Trigonopterus angulicollis is a species of flightless weevil in the genus Trigonopterus from Indonesia. The species was described in 2014 and is named after the angular appearance of its pronotum. The beetle is 2.45–2.58 mm long. It has a reddish-brown head and legs, while the rest of the body is black. Endemic to West Java, where it is known from Mount Gede at elevations of 1281–1342 m.

== Taxonomy ==
Trigonopterus angulicollis was described by the entomologist Alexander Riedel in 2014 on the basis of an adult male specimen collected from Mount Gede on the island of Java in Indonesia. The specific epithet is derived from the Latin angularis, meaning "angular", and collum, meaning "neck", or "pronotum".

==Description==
The beetle is 2.45–2.58 mm long. It has a reddish-brown head and legs, with the rest of the body being black. The body is subhexagonal in shape, with a pronounced narrowing between the pronotum and elytron both dorsally and in profile. The rostrum has a central ridge and two submedian ridges, with the grooves between them punctured; each puncture bears a long, erect scale. The epistome has a transverse, angled ridge that forms a central denticle.

The pronotum projects sharply at the front sides and narrows clearly before the apex. Its surface is rough and punctured, with each puncture bearing a slender scale that is semi-erect to semi-flat. A central ridge runs along the middle. The elytra have deeply impressed striae, each lined with stout, suberect bristles. The intervals are raised to sharply ridged, nearly bare, with interval 3 being the most prominent. Interval 7 is swollen near the tip and projects slightly outward. The femora are edentate. The metafemur has a stridulatory patch near the tip and transverse rows of small teeth. The fifth abdominal segment is swollen, with a shallow central depression and sparse setae.

The penis has nearly parallel sides and a pointed tip in the center. The internal sclerites are asymmetrical. The transfer apparatus is flagelliform and approximately twice the length of the penis body. The apodemes are 2.0 times as long, and the ductus ejaculatorius lacks a bulbus.
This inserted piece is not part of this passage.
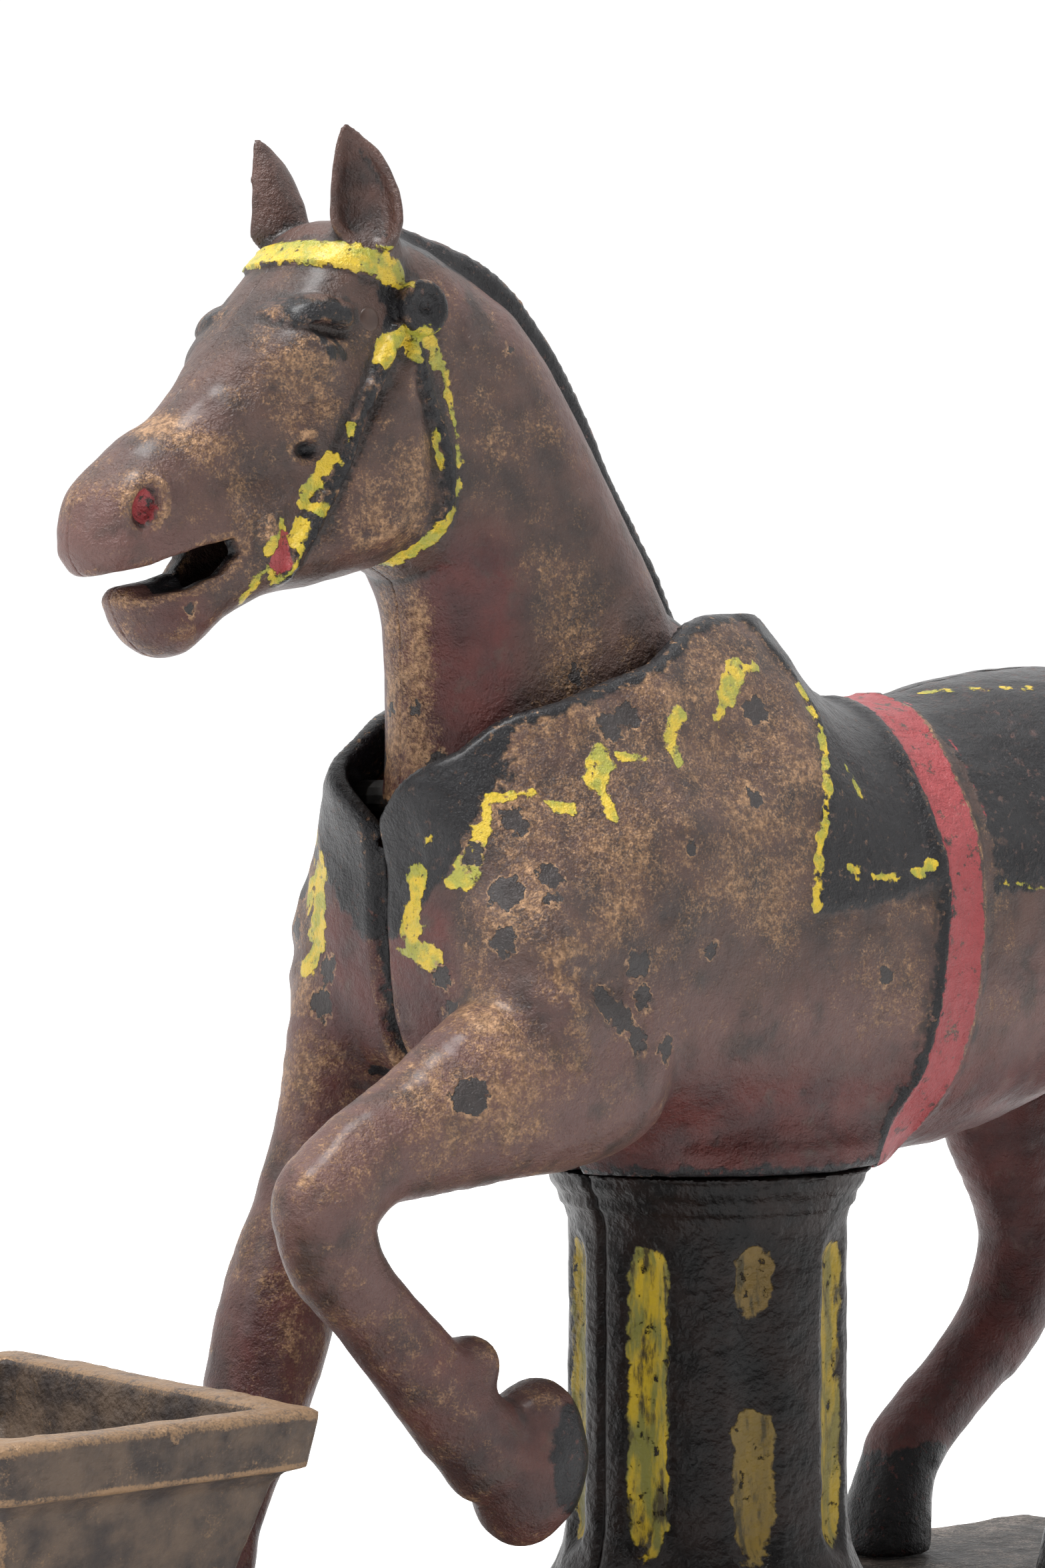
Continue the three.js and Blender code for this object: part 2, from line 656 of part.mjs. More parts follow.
const NECK = [
  [[9.9, 138.8], [-26.3, 122.5], 9.6],
  [[9, 141], [-26, 128], 9.6],
  [[5.4, 146.9], [-25.8, 134], 9.2],
  [[1, 154], [-26, 139], 8.8],
  [[-4.4, 163.4], [-28, 144], 8.4],
  [[-10.5, 170.6], [-32, 148], 8.2],
  [[-18, 175.2], [-37, 152], 8],
  [[-27, 177.2], [-40, 158], 7.2],
];
const HEAD = [
  [[-24, 176.5], [-22, 150], 6.5],
  [[-31, 176.8], [-26, 144], 8.4],
  [[-37.4, 172.6], [-31, 141.6], 9.4],
  [[-43, 167.6], [-38, 140.4], 9],
  [[-49, 162], [-44, 139], 7.4],
  [[-55, 156.4], [-49, 137], 6.4],
  [[-60.4, 151.4], [-53.4, 134], 6.2],
  [[-64.6, 147.6], [-57.4, 134], 6],
  [[-66, 143.6], [-60.4, 137.4], 3.6],
];
const LUG_PIN = polar(PIVOT, LUG_RADIUS, LUG_START);
const HEAD_RIVETS = { upper: [-35.6, 166.5], lower: [-4.6, 131.3] };
const MOUTH_CORNER = [-46.5, 144.2];

function ear(y) {
  return limb([
    [-32.2, y * 0.66, 171.6, 4, 2.8],
    [-34.4, y * 0.85, 176.5, 4, 2.6],
    [-36, y * 0.95, 181.5, 2.8, 1.8],
    [-37.4, y, 186, 0.6, 0.5],
  ], 8);
}

function headHalf(side) {
  const root = swept(PIVOT, rootOutline(0), LUG_START - 2, 33, 8);
  const hub = crossBar(PIVOT, -8.6, 8.6, 6.4, 18);
  const outside = joined(loft(sideRings(NECK, 16)), loft(sideRings(HEAD, 16)), root, hub, ear(-8), ear(8));
  const hollowEdge = [[9.5, -6.2], [30, -5.2], [34, -2.4], [34, 2.4], [30, 5.2], [9.5, 6.2]];
  const hollow = joined(
    swept(PIVOT, hollowEdge, LUG_START - 12, 36, 8),
    loft(sideRings(NECK.slice(0, -1), 12, 2.8)),
    loft(sideRings(HEAD.slice(2, 5), 12, 2.8)),
  );
  const mouth = plate([[MOUTH_CORNER[0], MOUTH_CORNER[1]], [-70, 137], [-70, 141.2], [-60, 142.6]], -12, 12);
  const kept = [
    crossBar(PIVOT, -12, 12, 7, 18),
    crossBar(LUG_PIN, -6.8, 6.8, 3.9, 14),
    ...Object.values(HEAD_RIVETS).map((spot) => crossBar(spot, -12, 12, 3.2, 14)),
  ];
  const eyeRoom = plate([[-13.4, 100], [-13.4, 119], [0.6, 119], [4, 100]], -2, 2);
  const whole = cut(
    outside,
    cut(hollow, ...kept),
    mouth,
    eyeRoom,
    crossBar(PIVOT, -12, 12, 2.3, 12),
    crossBar(LUG_PIN, -9.7, 9.7, 1.8, 10),
    ...Object.values(HEAD_RIVETS).map((spot) => crossBar(spot, -12, 12, 1.5, 10)),
  );
  return whole.intersect(HALF_SPACE[side]);
}

function neckPivotPin() {
  return crossBar(PIVOT, -12.3, 12.3, 2, 14);
}

function neckLugPin() {
  return crossBar(LUG_PIN, -8.2, 8.2, 1.5, 12);
}

// ---------------------------------------------------------------------------------------------
// Linkage
// ---------------------------------------------------------------------------------------------

const CRANK_FRONT = polar(CRANK, CRANK_FRONT_ARM, 180 + CRANK_SWING / 2);
const CRANK_TOP = polar(CRANK, CRANK_TOP_ARM, 90 + CRANK_SWING / 2);

function bellCrank() {
  const front = armPlate(CRANK, CRANK_FRONT, 3.4, 2.6, -1.6, 1.6);
  const top = armPlate(CRANK, CRANK_TOP, 3.4, 2.5, -1.6, 1.6);
  const hub = crossBar(CRANK, -5, 5, 3.9, 14);
  return cut(
    joined(front, top, hub),
    crossBar(CRANK, -6, 6, 2.3, 12),
    crossBar(CRANK_FRONT, -6, 6, 1.5, 10),
    crossBar(CRANK_TOP, -6, 6, 1.5, 10),
  );
}

function pushRod() {
  const eye = [-7, LUG_PIN[1]];
  const top = armPlate([-7, 104], [-7, LUG_PIN[1]], 2.4, 4, -1.6, 1.6);
  const slot = slotAlong(eye, 1.8, 0.9, 0, -3, 3);
  const bends = [[ROD_X, 0, 12], [ROD_X, 0, 84], [-7, 0, 98], [-7, 0, 106]];
  const shank = bentBar(bends, 1.5);
  const forkZ = CRANK_FRONT[1];
  const fork = cut(
    box([ROD_X - 3.4, -4, forkZ - 2.7], [ROD_X + 3.4, 4, forkZ + 6.6]),
    box([ROD_X - 5, -1.9, forkZ - 5], [ROD_X + 5, 1.9, forkZ + 5.1]),
  );
  const forkSlot = slotAlong([ROD_X, forkZ], 1.5, 0.95, 0, -6, 6);
  return joined(cut(top, slot), shank, cut(fork, forkSlot));
}

function rodPin() {
  return crossBar(CRANK_FRONT, -4.4, 4.4, 1.15, 10);
}

const COLLAR_X = 62;
const CROSSHEAD_X = 44;

function pullRod() {
  const forkX = CRANK_TOP[0];
  const fork = cut(
    box([forkX - 3, -4, PULL_Z - 3.6], [forkX + 7.6, 4, PULL_Z + 3.6]),
    box([forkX - 5, -1.9, PULL_Z - 5], [forkX + 5.8, 1.9, PULL_Z + 5]),
  );
  const forkSlot = slotAlong([forkX, PULL_Z], 1.5, 0.9, 90, -6, 6);
  const linkZ = linkHeight();
  return cut(
    joined(
      cut(fork, forkSlot),
      bar([forkX + 7, 0, PULL_Z], [94.5, 0, PULL_Z], 1.6, 12),
      bar([COLLAR_X - 2, 0, PULL_Z], [COLLAR_X, 0, PULL_Z], 4, 16),
      box([CROSSHEAD_X - 2, -2.4, linkZ - 2.6], [CROSSHEAD_X + 2, LINK_Y + 2.4, PULL_Z + 2.4]),
    ),
    bar([CROSSHEAD_X - 4, LINK_Y, linkZ], [CROSSHEAD_X + 4, LINK_Y, linkZ], 1.35, 10),
  );
}

function pullPin() {
  return crossBar(CRANK_TOP, -4.4, 4.4, 1.15, 10);
}

function pullKnob() {
  const profile = [
    [0, 92.2], [2.6, 92.2], [3.4, 93], [3, 94.4], [4.6, 96], [5.4, 98.2], [4.9, 100.6], [3, 102.2], [0, 102.8],
  ];
  const geometry = new THREE.LatheGeometry(profile.map(([r, h]) => new THREE.Vector2(r, h)), 18);
  geometry.rotateZ(-Math.PI / 2);
  geometry.translate(0, 0, PULL_Z);
  return cut(solidOf(geometry), bar([90, 0, PULL_Z], [94.9, 0, PULL_Z], 1.9, 12));
}

// The link's bent end runs level, so it slides along a slot in the flap's lever.
function linkHeight() {
  return FLAP_PIN[1] - FLAP_ARM * Math.cos(THREE.MathUtils.degToRad(FLAP_SWING / 2));
}

function flapLink() {
  const z = linkHeight();
  const x = polar(FLAP_PIN, FLAP_ARM, -90 - FLAP_SWING / 2)[0];
  return joined(
    bar([x - 1, LINK_Y, z], [CROSSHEAD_X + 3.4, LINK_Y, z], 1, 10),
    bar([x, LINK_Y + 0.8, z], [x, 8.6, z], 1, 10),
  );
}

function returnSpring() {
  const turns = 6;
  const start = COLLAR_X + FIT + 1;
  const end = 85.4;
  const points = [];
  for (let i = 0; i <= turns * 10; i++) {
    const angle = (2 * Math.PI * i) / 10;
    const x = start + ((end - start) * i) / (turns * 10);
    points.push([x, 3.3 * Math.cos(angle), PULL_Z + 3.3 * Math.sin(angle)]);
  }
  return wire(points, 0.55, turns * 10, 4);
}

// ---------------------------------------------------------------------------------------------
// Assembly
// ---------------------------------------------------------------------------------------------

const PAINT = {
  chestnut: { color: 0x5a2a1c, roughness: 0.5, metalness: 0.35 },
  head: { color: 0x6b3a22, roughness: 0.5, metalness: 0.4 },
  column: { color: 0x1c1a18, roughness: 0.5, metalness: 0.35 },
  manger: { color: 0x4a4038, roughness: 0.5, metalness: 0.45 },
  base: { color: 0x4c463c, roughness: 0.55, metalness: 0.35 },
  steel: { color: 0x6e6c68, roughness: 0.4, metalness: 0.9 },
  iron: { color: 0x35322f, roughness: 0.6, metalness: 0.7 },
};

const bank = new THREE.Group();

function place(name, solid, paint) {
  const mesh = new THREE.Mesh(geometryOf(solid), new THREE.MeshStandardMaterial(PAINT[paint]));
  mesh.name = name;
  bank.add(mesh);
}

place('base_box', baseBox(), 'base');
place('base_plate', basePlate(), 'iron');
screwPlaces().forEach((spot, i) => place(`base_screw_${i + 1}`, baseScrew(spot), 'steel'));
place('coin_trap', coinTrap(), 'iron');
place('trap_screw', trapScrew(), 'steel');
place('manger', manger(), 'manger');
place('manger_flap', mangerFlap(), 'manger');
place('flap_pin', flapPin(), 'steel');
for (const side of ['left', 'right']) {
  place(`manger_screw_${side}`, mangerScrew(SIGN[side] * 15), 'steel');
  place(`column_${side}`, columnHalf(side), 'column');
  place(`column_screw_${side}`, columnScrew(side), 'steel');
  place(`body_${side}`, bodyHalf(side), 'chestnut');
  place(`head_${side}`, headHalf(side), 'head');
}
for (const [where, { place: spot, headSeat }] of Object.entries(RIVETS)) {
  place(`body_rivet_${where}`, rivet(spot, headSeat + FIT, 1.5, 2.6, 0.9), 'chestnut');
}
place('head_rivet_upper', rivet(HEAD_RIVETS.upper, 9.6, 1.2, 2.8, 0.8), 'head');
place('head_rivet_lower', rivet(HEAD_RIVETS.lower, 7.5, 1.2, 1.4, 0.2), 'iron');
place('neck_pivot_pin', neckPivotPin(), 'steel');
place('neck_lug_pin', neckLugPin(), 'steel');
place('push_rod', pushRod(), 'iron');
place('push_rod_pin', rodPin(), 'steel');
place('bell_crank', bellCrank(), 'iron');
place('crank_pin', crossBar(CRANK, -8.6, 8.6, 2, 14), 'steel');
place('pull_rod', pullRod(), 'iron');
place('pull_rod_pin', pullPin(), 'steel');
place('pull_knob', pullKnob(), 'iron');
place('flap_link', flapLink(), 'steel');
place('return_spring', returnSpring(), 'steel');

export default bank;
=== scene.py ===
"""Looks of the cast-iron horse bank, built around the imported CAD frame.

Every casting is sculpted in millimetres as a field of distances on a regular grid, negative inside
the iron, and then skinned. A cast half is mostly a relief of the side view: at each place (x, z) it has
a half width, rounded off towards its outline. Legs, ears and rings are joined to that as solids. Halves
are made with y below zero, and the right ones are mirrored. Paint is kept on the vertices as distances
to painted strokes, and the materials turn those into chipped, uneven edges.
The horse looks along -X and its left side is -Y.
"""

import functools
import json
import math

import bpy
import numpy as np
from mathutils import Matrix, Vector


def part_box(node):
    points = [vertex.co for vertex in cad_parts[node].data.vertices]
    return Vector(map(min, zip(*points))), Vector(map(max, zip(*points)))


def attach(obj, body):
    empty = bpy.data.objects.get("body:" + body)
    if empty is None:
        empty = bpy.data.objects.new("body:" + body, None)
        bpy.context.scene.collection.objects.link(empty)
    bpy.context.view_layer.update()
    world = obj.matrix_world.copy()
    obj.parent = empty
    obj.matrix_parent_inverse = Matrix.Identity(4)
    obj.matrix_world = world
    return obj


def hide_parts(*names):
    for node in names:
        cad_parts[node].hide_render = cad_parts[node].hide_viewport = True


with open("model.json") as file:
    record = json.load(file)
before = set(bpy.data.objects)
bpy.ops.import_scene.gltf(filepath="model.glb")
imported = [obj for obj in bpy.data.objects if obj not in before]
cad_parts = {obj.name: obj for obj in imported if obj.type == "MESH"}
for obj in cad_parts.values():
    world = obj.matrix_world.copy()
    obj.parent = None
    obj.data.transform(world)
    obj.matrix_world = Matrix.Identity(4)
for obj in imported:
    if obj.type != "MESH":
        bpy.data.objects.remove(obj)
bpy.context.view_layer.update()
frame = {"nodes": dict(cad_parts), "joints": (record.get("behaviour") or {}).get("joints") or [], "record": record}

MM = 0.001
FAR = 20.0
SEAM = 0.01            # half the gap that is left between two cast halves
HEAD_STEP = 0.33       # grid spacings
BODY_STEP = 0.54
COLUMN_STEP = 0.4
MANGER_STEP = 0.5
BASE_STEP = 0.8
BODY_WALL = 2.4
HEAD_WALL = 2.6
CLEARANCE = 0.8        # between the neck and the body as the head bows
SHARP_ANGLE = 55       # degrees between faces, above which their edge is not smoothed

# --------------------------------------------------------------------------------------------
# Places taken from the frame, in millimetres
# --------------------------------------------------------------------------------------------


def joint(name):
    return next(item for item in frame["joints"] if item["name"] == name)


def low_of(node):
    return np.array(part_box(node)[0]) / MM


def high_of(node):
    return np.array(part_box(node)[1]) / MM


def middle_of(node):
    return (low_of(node) + high_of(node)) / 2


PIVOT_X, _, PIVOT_Z = (value / MM for value in joint("head_nod")["pos_m"])
NOD = math.radians(joint("head_nod")["range_deg"][1])
BASE_TOP = high_of("base_box")[2]
COLUMN_X = middle_of("column_left")[0]
COLUMN_AXIS = (COLUMN_X, 0)
COLUMN_TOP = high_of("column_left")[2]
CAPITAL_TOP = COLUMN_TOP - 5
LUG_PIN = middle_of("neck_lug_pin")
HEAD_RIVET = middle_of("head_rivet_upper")
NECK_RIVET = middle_of("head_rivet_lower")
BODY_RIVETS = [middle_of("body_rivet_front"), middle_of("body_rivet_rear")]

# --------------------------------------------------------------------------------------------
# Distances
# --------------------------------------------------------------------------------------------


def smooth_min(a, b, blend):
    if blend <= 0:
        return np.minimum(a, b)
    share = np.clip(0.5 + 0.5 * (b - a) / blend, 0, 1)
    return b + (a - b) * share - blend * share * (1 - share)


def smooth_max(a, b, blend):
    return -smooth_min(-a, -b, blend)


def smooth_step(value, low, high):
    share = np.clip((value - low) / (high - low), 0, 1)
    return share * share * (3 - 2 * share)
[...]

In females, the rostrum has pairs of lateral and submedian grooves on the upper surface, and the epistome is simple. The fifth abdominal segment in females is flat, with a prominent central tooth visible in profile.

== Distribution ==
Trigonopterus angulicollis is endemic to the Indonesian province of West Java, where it is known from near Sukabumi on Mount Gede. It has been recorded at elevations of 1281–1342 m.